XPUSH [4, 5, 6, 0]    // source
XPUSH [3, 2]       // indexes
XGETVEC uint8[3] uint8[5]

leaves the source and the modified index vector on the stack:

[4, 5, 6, 0] 
[0, 6]
  • XPUTVEC type, index_type
    Takes three vectors on the stack: an index vector, a source vector, and a destination vector. Leaves on the stack the modified destination vector - each element in the index vector is the index of the destination element to replace with the corresponding source element. The indexes are taken modulo the number of lanes in the vector, so the result is deterministic and cannot overflow. The index vector and the source vector have the same type. If the element types of the source and destination vectors differ values are taken modulo the size of the destination type.

E.g.

XPUSH [4, 5, 6, 0] // destination
XPUSH [7, 8]       // replacements
XPUSH [0, 3]       // indexes
XGETVEC uint8[3] uint8[2]

leaves the modified source vector on the stack.

 [7, 5, 6, 8] 
  • XSWIZZLE type
    Takes two vectors on the stack: a permutation mask and a source vector to permute. Leaves on the stack the source vector and a permutation of the source vector in the mask vector - each element in the mask is the index of the source element with which to replace it. The permutation indexes are taken modulo the number of lanes in the vector, so the result is deterministic and cannot overflow.

E.g.

XPUSH [4, 5, 6, 0]  // source
XPUSH [0, 1, 3, 0]  // mask
XSWIZZLE uint8[4]

leaves the source and the modified mask vector on the stack.

[4, 5, 6, 0]
[4, 5, 0, 4]
  • XSHUFFLE type
    Takes three vectors on the stack: a permutation mask and two source vectors to permute. Leaves on the stack a permutation of the source vectors in the mask vector. Each element in the mask is the index of the element with which to replace it. If the index is less than the number of lanes n in the source vectors the replacement is taken from the first source vector, if larger, from the second source vector at ((index - n) % n). Again, the modulo computation assures deterministic results.

E.g.

XPUSH [0, 0, 0, 0]    // source 2
XPUSH [4, 5, 6, 7]    // source 1
XPUSH [0, 1,  2, 35]  // mask
XSHUFFLE uint8[4]

leaves the sources and the modified mask vector on the stack.

[0, 0, 0, 0]
[4, 5, 6, 7]
[4, 5, 6, 0]

Notes

Only the SIMD operations are valid on SIMD vectors - this must be validated at contract creation time.

All SIMD operands must have the size, type and number of lanes specified by the operator - this must be validated at contract creation time.

Subroutines

Following EIP #615, a type-safe syntax for declaring subroutines taking vector arguments will be needed.

  • BEGINSUBX n_args, arg_types... n_results, result_types...
    marks the single entry to a subroutine.
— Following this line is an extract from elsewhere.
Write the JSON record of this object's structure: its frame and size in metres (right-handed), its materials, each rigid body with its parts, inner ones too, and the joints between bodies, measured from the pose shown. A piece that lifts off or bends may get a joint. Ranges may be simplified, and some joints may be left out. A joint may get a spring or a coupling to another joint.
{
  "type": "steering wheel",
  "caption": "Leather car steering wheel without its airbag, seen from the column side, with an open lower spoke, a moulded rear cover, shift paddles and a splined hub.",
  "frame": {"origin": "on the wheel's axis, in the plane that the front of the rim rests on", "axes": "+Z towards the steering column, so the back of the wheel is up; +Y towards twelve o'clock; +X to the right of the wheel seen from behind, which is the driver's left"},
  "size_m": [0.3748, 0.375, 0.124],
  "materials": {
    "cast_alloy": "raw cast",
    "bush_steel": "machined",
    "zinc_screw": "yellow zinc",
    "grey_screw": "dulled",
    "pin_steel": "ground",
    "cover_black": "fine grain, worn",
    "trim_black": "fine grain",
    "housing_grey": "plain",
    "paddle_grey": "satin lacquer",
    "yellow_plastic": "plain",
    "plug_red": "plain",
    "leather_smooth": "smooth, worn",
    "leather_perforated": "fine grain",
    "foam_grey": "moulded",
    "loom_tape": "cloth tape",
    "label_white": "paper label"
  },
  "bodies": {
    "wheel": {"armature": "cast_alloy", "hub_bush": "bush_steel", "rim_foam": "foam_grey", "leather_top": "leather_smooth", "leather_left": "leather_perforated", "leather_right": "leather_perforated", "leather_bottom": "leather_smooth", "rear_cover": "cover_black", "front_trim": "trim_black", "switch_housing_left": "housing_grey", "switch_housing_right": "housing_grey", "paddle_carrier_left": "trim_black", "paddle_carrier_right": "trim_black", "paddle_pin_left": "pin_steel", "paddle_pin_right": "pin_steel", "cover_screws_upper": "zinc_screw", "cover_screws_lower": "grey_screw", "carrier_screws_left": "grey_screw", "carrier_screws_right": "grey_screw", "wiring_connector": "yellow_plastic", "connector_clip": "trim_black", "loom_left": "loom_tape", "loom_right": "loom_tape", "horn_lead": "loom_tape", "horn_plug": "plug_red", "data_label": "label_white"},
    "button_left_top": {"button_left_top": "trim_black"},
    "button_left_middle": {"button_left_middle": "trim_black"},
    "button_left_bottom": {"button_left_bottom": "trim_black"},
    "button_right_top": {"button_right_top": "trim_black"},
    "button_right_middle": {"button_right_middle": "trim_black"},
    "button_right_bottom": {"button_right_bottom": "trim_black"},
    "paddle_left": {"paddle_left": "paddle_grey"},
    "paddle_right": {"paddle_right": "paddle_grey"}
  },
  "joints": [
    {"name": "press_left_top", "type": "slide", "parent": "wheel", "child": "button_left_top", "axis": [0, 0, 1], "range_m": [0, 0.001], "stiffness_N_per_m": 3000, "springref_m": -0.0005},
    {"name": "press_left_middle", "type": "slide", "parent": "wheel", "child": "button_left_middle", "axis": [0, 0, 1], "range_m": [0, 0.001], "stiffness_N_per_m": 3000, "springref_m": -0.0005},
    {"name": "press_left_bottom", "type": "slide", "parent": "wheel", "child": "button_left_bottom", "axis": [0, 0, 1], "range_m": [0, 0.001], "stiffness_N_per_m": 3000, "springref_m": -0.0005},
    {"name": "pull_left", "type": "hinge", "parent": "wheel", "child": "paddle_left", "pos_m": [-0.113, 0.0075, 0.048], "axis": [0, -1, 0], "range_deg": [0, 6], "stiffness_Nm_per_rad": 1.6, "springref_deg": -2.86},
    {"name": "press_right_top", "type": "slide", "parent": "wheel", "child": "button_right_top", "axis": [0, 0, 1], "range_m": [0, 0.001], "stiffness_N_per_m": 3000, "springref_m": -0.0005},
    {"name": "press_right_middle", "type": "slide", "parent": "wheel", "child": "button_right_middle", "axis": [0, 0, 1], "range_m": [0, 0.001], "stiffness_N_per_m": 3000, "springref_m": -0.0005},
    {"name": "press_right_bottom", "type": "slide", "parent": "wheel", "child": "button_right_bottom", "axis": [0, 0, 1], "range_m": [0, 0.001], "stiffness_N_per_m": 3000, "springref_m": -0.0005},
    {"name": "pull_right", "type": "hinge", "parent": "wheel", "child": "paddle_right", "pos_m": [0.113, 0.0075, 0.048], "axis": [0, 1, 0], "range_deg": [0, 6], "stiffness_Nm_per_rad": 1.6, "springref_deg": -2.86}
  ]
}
The bytecode for a subroutine ends at the next BEGINSUB, BEGINSUBX or BEGINDATA instruction or at the end of the bytecode. n_args items of arg_types types are taken off of the stack at entry to, and n_results items of results_typestypes are placed on the stack at return from the subroutine. n_args, n_results, and the types are given as one immediate byte each. For the purposes of specifying argument types, a type of 0x80 - the encoding for a single lane, 32 bytes wide - is taken to be a 256-bit wide integer.

Notes

The arg_types and result_types are given in the same encoding as the second byte of the SIMD opcodes, and must match the values on the stack - this must be validated at contract creation time.

RATIONALE

Currently, the lowest common denominator for SIMD hardware (e.g. Intel SSE2 and ARM Neon) is 16-byte registers supporting integer lanes of 1, 2, 4, and 8 bytes, and floating point lanes of 4 and 8 bytes. More recent SIMD hardware (e.g. Intel AVX) supports 32-byte registers, and EVM stack items are also 32 bytes wide. The limits above derive from these numbers, assuring that EVM code is within the bounds of available hardware - and the reserved bits provide room for growth.

For most modern languages (including Rust, Python, Go, Java, and C++) compilers can do a good job of generating SIMD code for parallelizable loops, and/or there are intrinsics or libraries available for explicit access to SIMD hardware. So a portable software implementation will likely provide good use of the hardware on most platforms, and intrinsics or libraries can be used as available and needed. Thus we can expect these operations to take about the same (or for 256-bit vectors on 128-bit hardware up to twice) the time to execute regardless of element size or number of elements.

Gas

One motivation for these operations, besides taking full advantage of the hardware, is assigning lower gas costs for operations on smaller scalars.

Measurements of three of the major clients shed some light on appropriate gas costs. For the C++ interpreter

  • a no-op JUMDEST costs 1 gas and takes about 20 cycles
  • an ADD or SUB costs 3 gas and can take over 140 cycles
  • a MUL or DIV costs 5 gas and can take from over 220 to over 640 cycles.

So JUMPDEST is overpriced, DIV is underpriced, ADD, SUBand MUL are about right. and taking a unit of gas as worth about 40 cycles of computation in the C++ interpreter is reasonable.

Some relevant generalities on computation costs...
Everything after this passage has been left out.